- _SUPPLIED INFORMATION_:

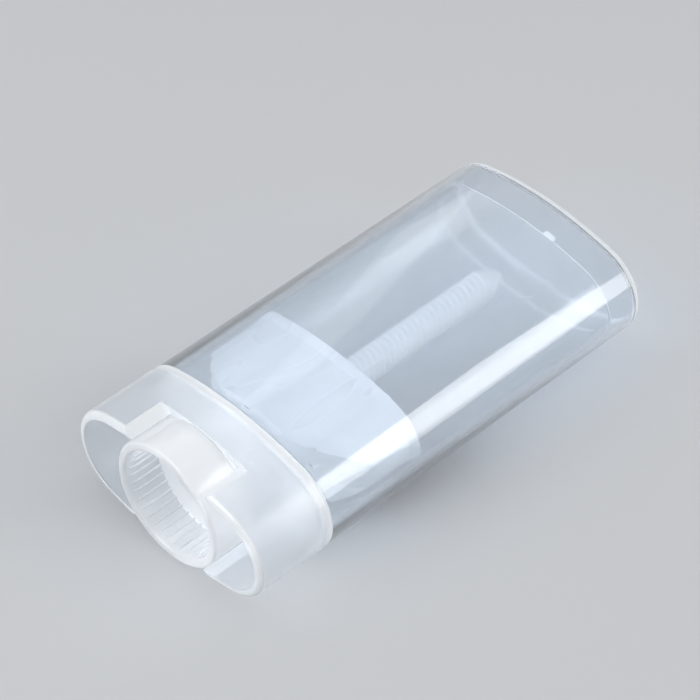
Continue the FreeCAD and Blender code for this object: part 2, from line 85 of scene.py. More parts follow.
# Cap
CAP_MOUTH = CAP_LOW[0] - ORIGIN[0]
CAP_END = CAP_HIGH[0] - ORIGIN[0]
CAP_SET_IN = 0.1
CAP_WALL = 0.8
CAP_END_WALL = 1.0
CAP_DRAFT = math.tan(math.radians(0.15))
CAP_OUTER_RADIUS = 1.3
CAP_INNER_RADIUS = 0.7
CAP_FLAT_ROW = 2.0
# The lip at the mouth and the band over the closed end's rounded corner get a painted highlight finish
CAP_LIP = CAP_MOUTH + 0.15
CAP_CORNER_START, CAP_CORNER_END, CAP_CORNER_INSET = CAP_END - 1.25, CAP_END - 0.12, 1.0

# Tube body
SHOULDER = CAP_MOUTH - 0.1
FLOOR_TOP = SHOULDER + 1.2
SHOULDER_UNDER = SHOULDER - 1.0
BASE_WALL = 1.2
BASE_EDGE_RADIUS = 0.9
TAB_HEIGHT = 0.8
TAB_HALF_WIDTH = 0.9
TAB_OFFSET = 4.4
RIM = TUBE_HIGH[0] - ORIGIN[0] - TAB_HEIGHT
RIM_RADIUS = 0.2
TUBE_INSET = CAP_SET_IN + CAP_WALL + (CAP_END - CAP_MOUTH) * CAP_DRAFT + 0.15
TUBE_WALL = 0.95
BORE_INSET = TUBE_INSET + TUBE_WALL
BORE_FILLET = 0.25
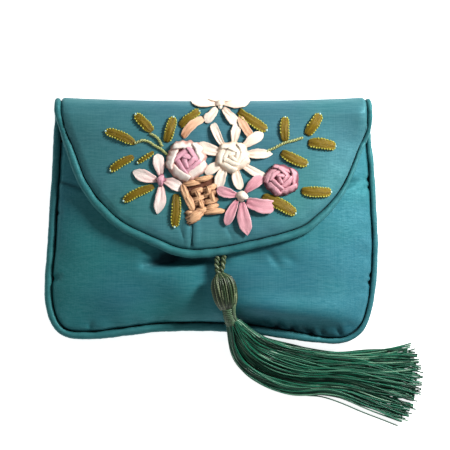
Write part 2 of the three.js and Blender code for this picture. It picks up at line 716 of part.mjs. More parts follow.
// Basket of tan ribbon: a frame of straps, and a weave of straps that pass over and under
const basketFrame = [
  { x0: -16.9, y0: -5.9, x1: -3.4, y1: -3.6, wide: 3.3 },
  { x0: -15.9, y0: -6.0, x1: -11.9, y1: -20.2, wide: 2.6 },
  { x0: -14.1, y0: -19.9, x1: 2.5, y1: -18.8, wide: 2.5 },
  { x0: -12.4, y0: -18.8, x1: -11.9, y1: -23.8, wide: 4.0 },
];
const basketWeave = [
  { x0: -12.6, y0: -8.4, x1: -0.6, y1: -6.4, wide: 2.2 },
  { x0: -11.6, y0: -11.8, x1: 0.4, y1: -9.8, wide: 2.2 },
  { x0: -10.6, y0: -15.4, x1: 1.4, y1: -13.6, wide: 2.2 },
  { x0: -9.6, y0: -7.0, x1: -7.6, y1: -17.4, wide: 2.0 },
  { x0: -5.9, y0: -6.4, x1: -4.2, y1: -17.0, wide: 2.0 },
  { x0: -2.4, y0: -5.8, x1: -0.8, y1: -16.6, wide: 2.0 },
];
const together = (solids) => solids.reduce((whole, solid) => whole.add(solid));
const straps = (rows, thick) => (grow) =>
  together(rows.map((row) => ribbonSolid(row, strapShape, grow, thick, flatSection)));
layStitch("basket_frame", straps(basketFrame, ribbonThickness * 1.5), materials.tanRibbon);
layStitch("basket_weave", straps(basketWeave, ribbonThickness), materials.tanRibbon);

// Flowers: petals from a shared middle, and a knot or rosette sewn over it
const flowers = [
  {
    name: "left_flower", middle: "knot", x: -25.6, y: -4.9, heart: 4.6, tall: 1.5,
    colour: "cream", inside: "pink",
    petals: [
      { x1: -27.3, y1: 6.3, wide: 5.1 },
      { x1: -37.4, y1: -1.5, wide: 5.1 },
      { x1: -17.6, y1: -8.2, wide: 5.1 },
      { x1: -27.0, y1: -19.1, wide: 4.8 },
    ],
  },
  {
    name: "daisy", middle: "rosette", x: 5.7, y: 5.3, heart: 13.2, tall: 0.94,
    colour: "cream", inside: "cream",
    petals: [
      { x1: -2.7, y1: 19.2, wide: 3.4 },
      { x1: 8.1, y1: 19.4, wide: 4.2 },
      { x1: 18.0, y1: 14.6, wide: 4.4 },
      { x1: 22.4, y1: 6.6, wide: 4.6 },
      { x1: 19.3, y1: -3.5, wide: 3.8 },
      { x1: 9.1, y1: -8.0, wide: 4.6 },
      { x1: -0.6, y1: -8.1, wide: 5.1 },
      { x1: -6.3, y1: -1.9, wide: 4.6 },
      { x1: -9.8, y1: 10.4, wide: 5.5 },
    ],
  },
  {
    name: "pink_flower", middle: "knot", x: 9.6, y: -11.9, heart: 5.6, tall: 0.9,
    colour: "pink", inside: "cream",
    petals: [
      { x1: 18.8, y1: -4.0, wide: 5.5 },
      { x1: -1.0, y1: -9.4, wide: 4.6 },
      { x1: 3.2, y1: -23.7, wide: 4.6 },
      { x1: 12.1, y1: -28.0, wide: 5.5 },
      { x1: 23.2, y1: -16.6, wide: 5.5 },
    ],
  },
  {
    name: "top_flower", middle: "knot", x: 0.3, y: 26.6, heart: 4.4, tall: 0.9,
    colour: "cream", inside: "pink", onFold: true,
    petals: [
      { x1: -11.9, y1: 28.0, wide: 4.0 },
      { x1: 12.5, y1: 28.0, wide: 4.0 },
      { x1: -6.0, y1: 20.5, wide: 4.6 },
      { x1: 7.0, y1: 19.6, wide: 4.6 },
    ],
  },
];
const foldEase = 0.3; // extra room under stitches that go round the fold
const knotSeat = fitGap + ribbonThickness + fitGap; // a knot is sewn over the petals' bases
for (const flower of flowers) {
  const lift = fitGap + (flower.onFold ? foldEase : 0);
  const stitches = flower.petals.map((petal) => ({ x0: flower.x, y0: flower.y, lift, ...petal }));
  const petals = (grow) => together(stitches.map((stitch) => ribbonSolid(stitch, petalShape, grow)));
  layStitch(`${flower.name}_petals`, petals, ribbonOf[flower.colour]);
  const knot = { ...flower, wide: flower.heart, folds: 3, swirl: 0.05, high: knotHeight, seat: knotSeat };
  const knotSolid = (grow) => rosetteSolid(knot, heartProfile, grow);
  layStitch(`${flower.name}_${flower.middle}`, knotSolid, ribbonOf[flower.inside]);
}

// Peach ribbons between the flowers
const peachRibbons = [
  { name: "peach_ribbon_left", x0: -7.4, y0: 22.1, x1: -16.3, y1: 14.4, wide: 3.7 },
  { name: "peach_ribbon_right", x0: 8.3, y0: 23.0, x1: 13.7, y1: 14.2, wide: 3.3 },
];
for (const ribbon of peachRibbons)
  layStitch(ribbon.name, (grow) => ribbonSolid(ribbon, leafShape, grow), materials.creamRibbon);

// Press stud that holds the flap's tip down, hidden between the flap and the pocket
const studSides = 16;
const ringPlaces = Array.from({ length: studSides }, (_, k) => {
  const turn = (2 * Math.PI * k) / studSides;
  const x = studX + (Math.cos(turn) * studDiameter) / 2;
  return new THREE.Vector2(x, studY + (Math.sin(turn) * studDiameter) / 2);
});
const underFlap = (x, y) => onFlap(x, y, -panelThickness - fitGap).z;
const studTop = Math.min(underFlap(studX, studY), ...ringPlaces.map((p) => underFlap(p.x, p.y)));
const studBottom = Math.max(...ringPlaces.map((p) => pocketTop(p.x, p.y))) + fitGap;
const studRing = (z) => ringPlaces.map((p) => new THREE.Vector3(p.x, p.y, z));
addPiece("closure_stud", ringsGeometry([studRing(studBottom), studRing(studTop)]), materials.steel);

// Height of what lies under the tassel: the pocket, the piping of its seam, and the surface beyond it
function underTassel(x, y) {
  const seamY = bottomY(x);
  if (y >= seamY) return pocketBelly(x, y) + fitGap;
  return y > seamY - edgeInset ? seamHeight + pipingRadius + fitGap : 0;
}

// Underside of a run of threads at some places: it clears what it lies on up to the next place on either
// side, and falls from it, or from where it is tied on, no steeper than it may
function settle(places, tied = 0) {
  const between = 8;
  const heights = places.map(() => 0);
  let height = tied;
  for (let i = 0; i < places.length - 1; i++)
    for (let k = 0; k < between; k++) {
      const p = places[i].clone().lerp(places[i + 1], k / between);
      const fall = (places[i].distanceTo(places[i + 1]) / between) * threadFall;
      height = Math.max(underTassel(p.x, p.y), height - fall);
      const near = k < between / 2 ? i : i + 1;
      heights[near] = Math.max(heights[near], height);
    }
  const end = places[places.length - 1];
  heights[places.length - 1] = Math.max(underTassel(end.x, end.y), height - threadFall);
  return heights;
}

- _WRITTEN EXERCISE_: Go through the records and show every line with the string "this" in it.

- _WRITTEN RESPONSE_:
Continue the FreeCAD and Blender code for this object: part 2, from line 85 of scene.py. More parts follow.
Write part 2 of the three.js and Blender code for this picture. It picks up at line 716 of part.mjs. More parts follow.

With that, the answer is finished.